Every line of the material below should be repeated exactly.
────
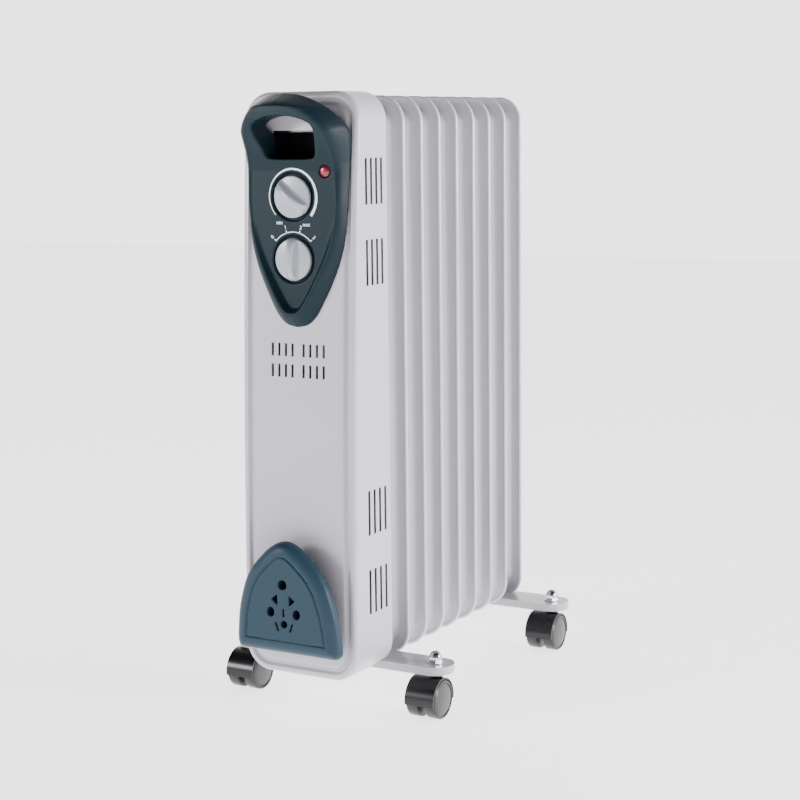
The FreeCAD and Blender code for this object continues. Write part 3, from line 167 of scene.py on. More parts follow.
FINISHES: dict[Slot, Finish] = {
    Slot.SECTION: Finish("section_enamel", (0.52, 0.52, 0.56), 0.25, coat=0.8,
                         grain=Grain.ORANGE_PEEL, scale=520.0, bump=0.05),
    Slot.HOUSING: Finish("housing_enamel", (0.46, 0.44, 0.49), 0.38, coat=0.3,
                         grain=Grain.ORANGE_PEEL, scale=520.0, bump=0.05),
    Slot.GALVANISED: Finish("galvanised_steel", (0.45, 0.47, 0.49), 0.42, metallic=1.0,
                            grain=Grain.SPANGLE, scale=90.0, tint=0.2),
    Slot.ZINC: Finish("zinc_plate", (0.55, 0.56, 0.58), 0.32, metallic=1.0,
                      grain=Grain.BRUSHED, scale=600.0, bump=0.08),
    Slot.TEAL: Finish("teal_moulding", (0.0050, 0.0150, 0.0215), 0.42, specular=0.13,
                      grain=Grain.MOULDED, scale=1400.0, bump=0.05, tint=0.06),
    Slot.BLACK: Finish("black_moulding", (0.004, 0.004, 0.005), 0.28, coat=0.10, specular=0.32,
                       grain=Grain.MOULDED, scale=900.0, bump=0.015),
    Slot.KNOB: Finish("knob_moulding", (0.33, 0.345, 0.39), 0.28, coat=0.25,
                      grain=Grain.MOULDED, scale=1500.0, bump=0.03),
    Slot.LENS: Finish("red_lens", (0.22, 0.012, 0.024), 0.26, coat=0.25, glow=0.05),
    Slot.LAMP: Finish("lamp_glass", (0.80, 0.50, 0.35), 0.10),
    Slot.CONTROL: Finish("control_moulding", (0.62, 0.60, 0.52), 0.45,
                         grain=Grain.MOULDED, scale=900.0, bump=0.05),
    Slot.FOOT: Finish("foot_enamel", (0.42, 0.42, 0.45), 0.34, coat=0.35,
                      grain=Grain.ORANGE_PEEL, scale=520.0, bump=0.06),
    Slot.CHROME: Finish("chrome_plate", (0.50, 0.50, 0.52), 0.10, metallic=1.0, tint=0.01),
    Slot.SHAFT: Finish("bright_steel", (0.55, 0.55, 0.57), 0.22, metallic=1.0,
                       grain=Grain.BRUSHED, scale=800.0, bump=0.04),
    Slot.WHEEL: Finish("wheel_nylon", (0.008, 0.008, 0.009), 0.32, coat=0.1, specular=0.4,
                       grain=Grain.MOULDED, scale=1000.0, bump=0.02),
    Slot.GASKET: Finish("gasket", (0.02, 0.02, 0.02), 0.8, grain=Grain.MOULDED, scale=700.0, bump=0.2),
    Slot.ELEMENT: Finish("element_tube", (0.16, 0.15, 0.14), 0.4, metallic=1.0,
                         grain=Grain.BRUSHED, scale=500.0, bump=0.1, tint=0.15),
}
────
§ Answer to the task
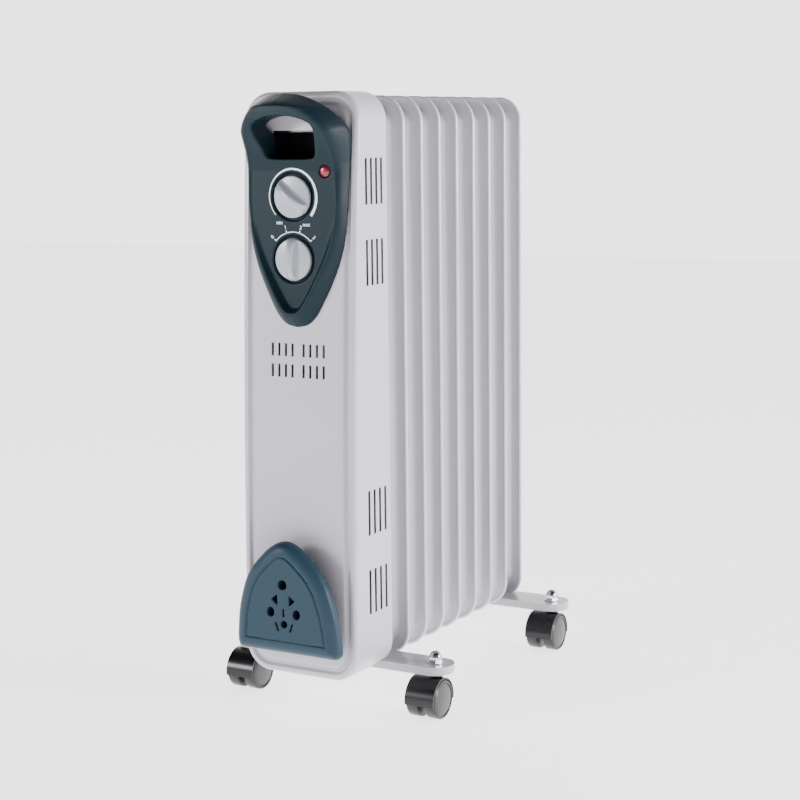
The FreeCAD and Blender code for this object continues. Write part 3, from line 167 of scene.py on. More parts follow.
FINISHES: dict[Slot, Finish] = {
    Slot.SECTION: Finish("section_enamel", (0.52, 0.52, 0.56), 0.25, coat=0.8,
                         grain=Grain.ORANGE_PEEL, scale=520.0, bump=0.05),
    Slot.HOUSING: Finish("housing_enamel", (0.46, 0.44, 0.49), 0.38, coat=0.3,
                         grain=Grain.ORANGE_PEEL, scale=520.0, bump=0.05),
    Slot.GALVANISED: Finish("galvanised_steel", (0.45, 0.47, 0.49), 0.42, metallic=1.0,
                            grain=Grain.SPANGLE, scale=90.0, tint=0.2),
    Slot.ZINC: Finish("zinc_plate", (0.55, 0.56, 0.58), 0.32, metallic=1.0,
                      grain=Grain.BRUSHED, scale=600.0, bump=0.08),
    Slot.TEAL: Finish("teal_moulding", (0.0050, 0.0150, 0.0215), 0.42, specular=0.13,
                      grain=Grain.MOULDED, scale=1400.0, bump=0.05, tint=0.06),
    Slot.BLACK: Finish("black_moulding", (0.004, 0.004, 0.005), 0.28, coat=0.10, specular=0.32,
                       grain=Grain.MOULDED, scale=900.0, bump=0.015),
    Slot.KNOB: Finish("knob_moulding", (0.33, 0.345, 0.39), 0.28, coat=0.25,
                      grain=Grain.MOULDED, scale=1500.0, bump=0.03),
    Slot.LENS: Finish("red_lens", (0.22, 0.012, 0.024), 0.26, coat=0.25, glow=0.05),
    Slot.LAMP: Finish("lamp_glass", (0.80, 0.50, 0.35), 0.10),
    Slot.CONTROL: Finish("control_moulding", (0.62, 0.60, 0.52), 0.45,
                         grain=Grain.MOULDED, scale=900.0, bump=0.05),
    Slot.FOOT: Finish("foot_enamel", (0.42, 0.42, 0.45), 0.34, coat=0.35,
                      grain=Grain.ORANGE_PEEL, scale=520.0, bump=0.06),
    Slot.CHROME: Finish("chrome_plate", (0.50, 0.50, 0.52), 0.10, metallic=1.0, tint=0.01),
    Slot.SHAFT: Finish("bright_steel", (0.55, 0.55, 0.57), 0.22, metallic=1.0,
                       grain=Grain.BRUSHED, scale=800.0, bump=0.04),
    Slot.WHEEL: Finish("wheel_nylon", (0.008, 0.008, 0.009), 0.32, coat=0.1, specular=0.4,
                       grain=Grain.MOULDED, scale=1000.0, bump=0.02),
    Slot.GASKET: Finish("gasket", (0.02, 0.02, 0.02), 0.8, grain=Grain.MOULDED, scale=700.0, bump=0.2),
    Slot.ELEMENT: Finish("element_tube", (0.16, 0.15, 0.14), 0.4, metallic=1.0,
                         grain=Grain.BRUSHED, scale=500.0, bump=0.1, tint=0.15),
}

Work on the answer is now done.